--- GIVEN REQUEST ---
Narrow the data below down to the lines containing "origin".

--- DATA ROWS ---
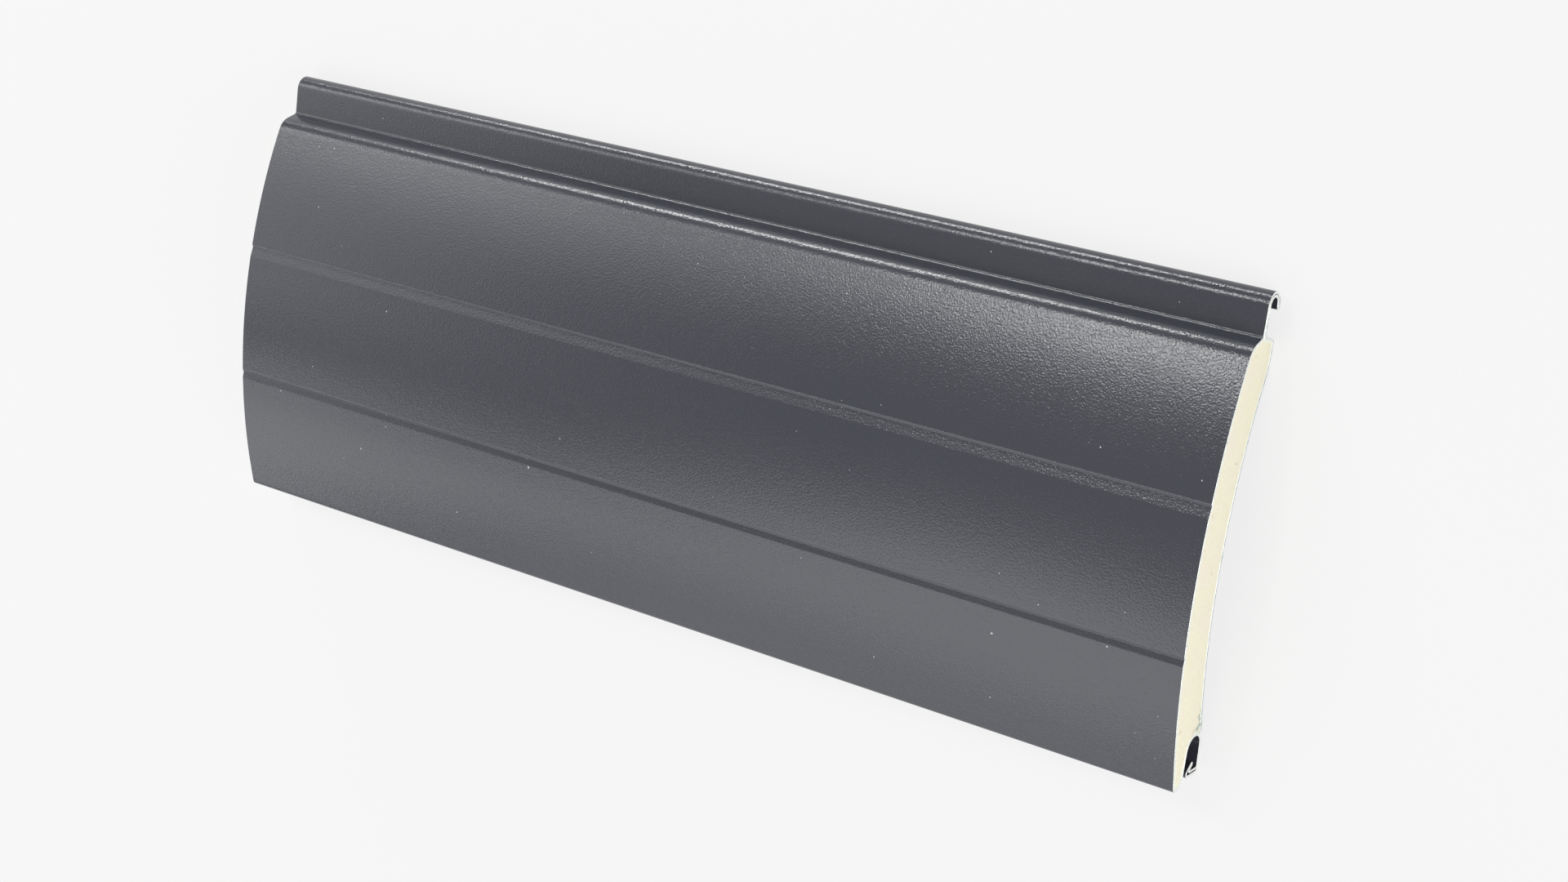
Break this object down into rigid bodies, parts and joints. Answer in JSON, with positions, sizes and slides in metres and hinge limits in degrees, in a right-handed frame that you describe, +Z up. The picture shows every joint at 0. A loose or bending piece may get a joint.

...

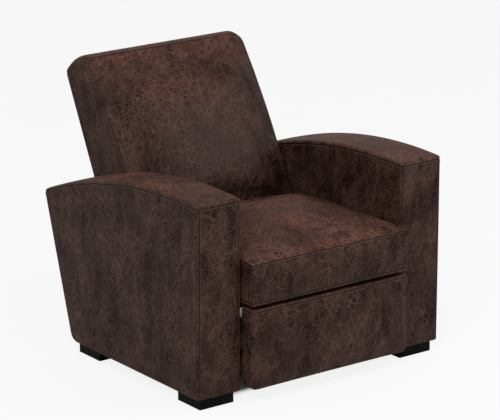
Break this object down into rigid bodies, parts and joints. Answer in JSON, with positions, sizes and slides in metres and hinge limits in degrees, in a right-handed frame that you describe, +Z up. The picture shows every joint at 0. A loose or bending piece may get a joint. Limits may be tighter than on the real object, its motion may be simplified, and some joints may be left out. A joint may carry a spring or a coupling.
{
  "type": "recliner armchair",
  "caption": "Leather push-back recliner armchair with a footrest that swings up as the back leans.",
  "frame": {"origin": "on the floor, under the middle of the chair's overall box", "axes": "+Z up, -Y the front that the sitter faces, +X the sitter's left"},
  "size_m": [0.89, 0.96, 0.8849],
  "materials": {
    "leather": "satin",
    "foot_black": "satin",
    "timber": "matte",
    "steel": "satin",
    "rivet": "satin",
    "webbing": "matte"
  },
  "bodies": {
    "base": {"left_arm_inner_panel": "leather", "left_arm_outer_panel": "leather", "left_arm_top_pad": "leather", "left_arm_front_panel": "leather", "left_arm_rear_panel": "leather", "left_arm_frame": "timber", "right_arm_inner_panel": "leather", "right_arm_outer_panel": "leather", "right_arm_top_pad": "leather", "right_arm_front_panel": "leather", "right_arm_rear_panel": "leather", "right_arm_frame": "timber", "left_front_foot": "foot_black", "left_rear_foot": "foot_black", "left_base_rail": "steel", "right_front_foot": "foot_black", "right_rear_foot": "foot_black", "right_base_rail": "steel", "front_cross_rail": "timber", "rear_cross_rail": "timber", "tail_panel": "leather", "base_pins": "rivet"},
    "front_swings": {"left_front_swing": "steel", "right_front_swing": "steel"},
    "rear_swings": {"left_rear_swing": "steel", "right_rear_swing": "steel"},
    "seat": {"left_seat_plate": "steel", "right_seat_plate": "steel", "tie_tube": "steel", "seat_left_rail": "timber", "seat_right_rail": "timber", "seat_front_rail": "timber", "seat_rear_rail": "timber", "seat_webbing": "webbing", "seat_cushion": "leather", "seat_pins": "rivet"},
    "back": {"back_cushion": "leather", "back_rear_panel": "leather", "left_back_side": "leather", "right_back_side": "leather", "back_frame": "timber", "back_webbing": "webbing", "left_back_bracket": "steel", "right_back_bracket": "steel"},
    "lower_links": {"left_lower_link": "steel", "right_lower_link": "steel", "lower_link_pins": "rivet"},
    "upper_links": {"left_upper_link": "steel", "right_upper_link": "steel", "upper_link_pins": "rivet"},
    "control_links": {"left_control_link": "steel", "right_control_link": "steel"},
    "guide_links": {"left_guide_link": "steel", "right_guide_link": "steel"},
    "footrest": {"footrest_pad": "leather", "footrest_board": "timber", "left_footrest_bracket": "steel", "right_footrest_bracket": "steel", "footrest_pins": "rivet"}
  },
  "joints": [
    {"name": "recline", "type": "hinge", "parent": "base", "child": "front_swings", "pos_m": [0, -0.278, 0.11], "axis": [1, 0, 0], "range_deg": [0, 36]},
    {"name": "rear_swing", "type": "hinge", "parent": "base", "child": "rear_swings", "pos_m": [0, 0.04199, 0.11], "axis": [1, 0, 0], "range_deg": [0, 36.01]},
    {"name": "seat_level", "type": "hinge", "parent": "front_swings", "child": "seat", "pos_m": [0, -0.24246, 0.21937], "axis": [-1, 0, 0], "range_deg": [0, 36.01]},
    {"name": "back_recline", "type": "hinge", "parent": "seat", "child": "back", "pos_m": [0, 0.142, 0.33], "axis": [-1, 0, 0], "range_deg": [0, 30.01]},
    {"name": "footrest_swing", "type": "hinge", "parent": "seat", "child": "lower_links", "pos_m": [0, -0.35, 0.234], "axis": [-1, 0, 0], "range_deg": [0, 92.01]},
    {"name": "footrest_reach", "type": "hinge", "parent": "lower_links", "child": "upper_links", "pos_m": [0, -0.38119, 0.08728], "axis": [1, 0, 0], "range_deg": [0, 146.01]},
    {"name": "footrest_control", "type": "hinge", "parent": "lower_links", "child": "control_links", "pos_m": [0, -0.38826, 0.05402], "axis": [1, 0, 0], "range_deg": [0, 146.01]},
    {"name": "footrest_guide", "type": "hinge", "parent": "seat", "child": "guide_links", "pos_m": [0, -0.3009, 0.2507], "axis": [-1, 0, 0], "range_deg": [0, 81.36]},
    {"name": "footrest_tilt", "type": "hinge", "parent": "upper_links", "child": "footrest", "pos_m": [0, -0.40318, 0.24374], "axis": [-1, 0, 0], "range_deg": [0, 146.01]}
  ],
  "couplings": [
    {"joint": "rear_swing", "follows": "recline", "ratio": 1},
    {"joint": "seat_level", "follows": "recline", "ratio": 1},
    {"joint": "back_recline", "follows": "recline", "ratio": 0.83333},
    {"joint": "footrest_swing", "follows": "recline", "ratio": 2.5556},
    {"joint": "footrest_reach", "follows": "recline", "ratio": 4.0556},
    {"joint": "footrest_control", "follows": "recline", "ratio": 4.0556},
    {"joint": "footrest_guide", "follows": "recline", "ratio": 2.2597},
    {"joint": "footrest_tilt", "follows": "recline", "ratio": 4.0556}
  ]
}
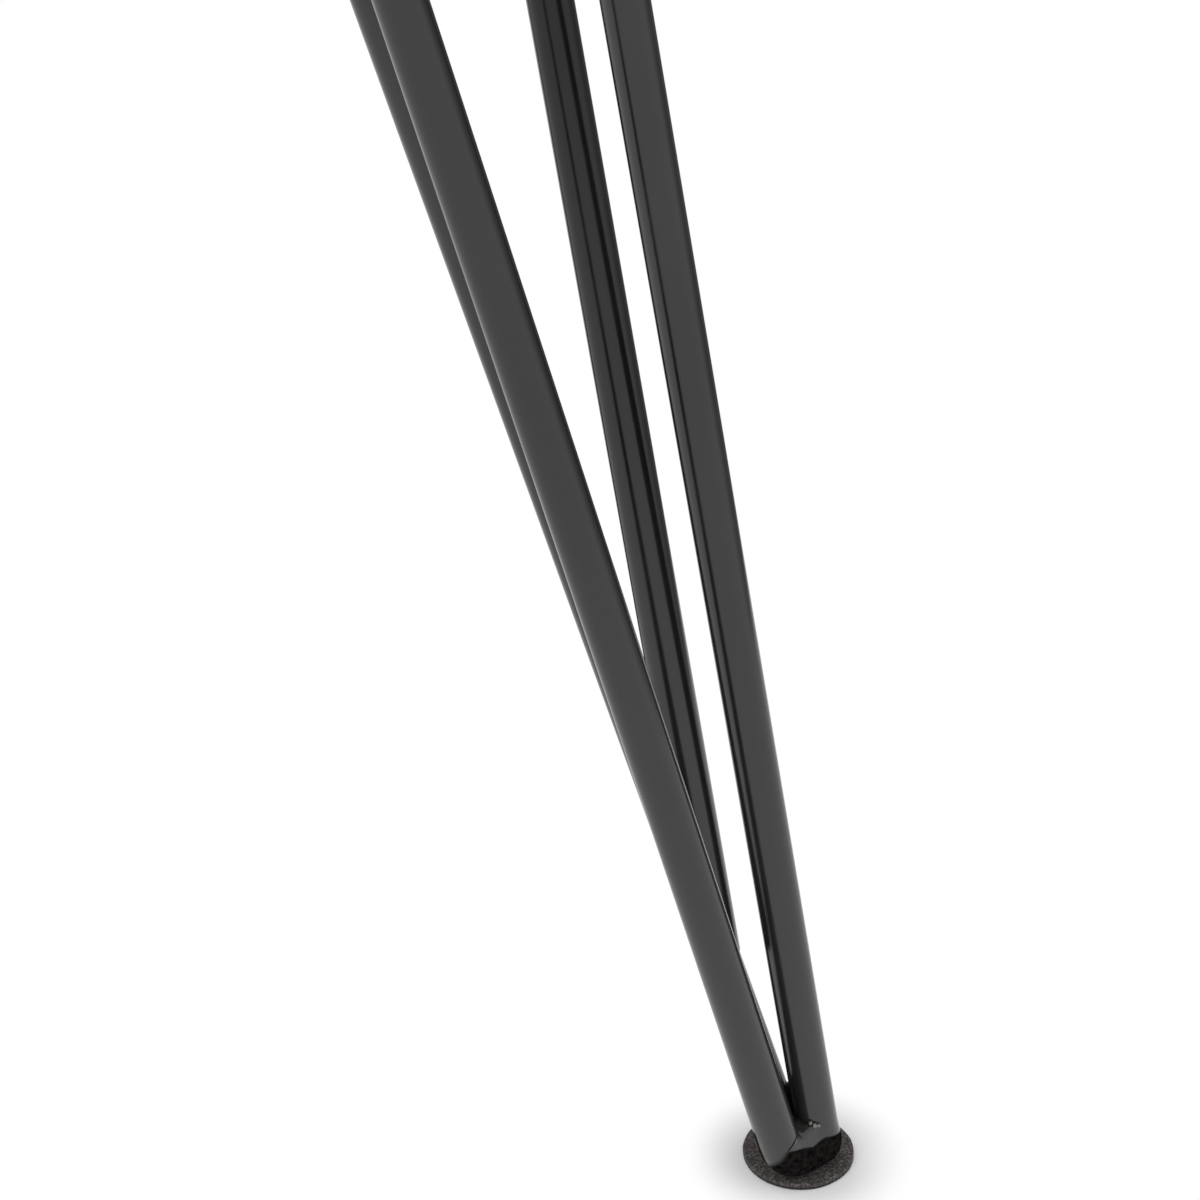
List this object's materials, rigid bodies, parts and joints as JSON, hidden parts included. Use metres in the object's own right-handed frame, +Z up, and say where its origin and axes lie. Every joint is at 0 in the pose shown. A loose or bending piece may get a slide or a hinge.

--- RESULT BELOW ---
  "frame": {"origin": "on the floor, under the middle of the chair's overall box", "axes": "+Z up, -Y the front that the sitter faces, +X the sitter's left"},
List this object's materials, rigid bodies, parts and joints as JSON, hidden parts included. Use metres in the object's own right-handed frame, +Z up, and say where its origin and axes lie. Every joint is at 0 in the pose shown. A loose or bending piece may get a slide or a hinge.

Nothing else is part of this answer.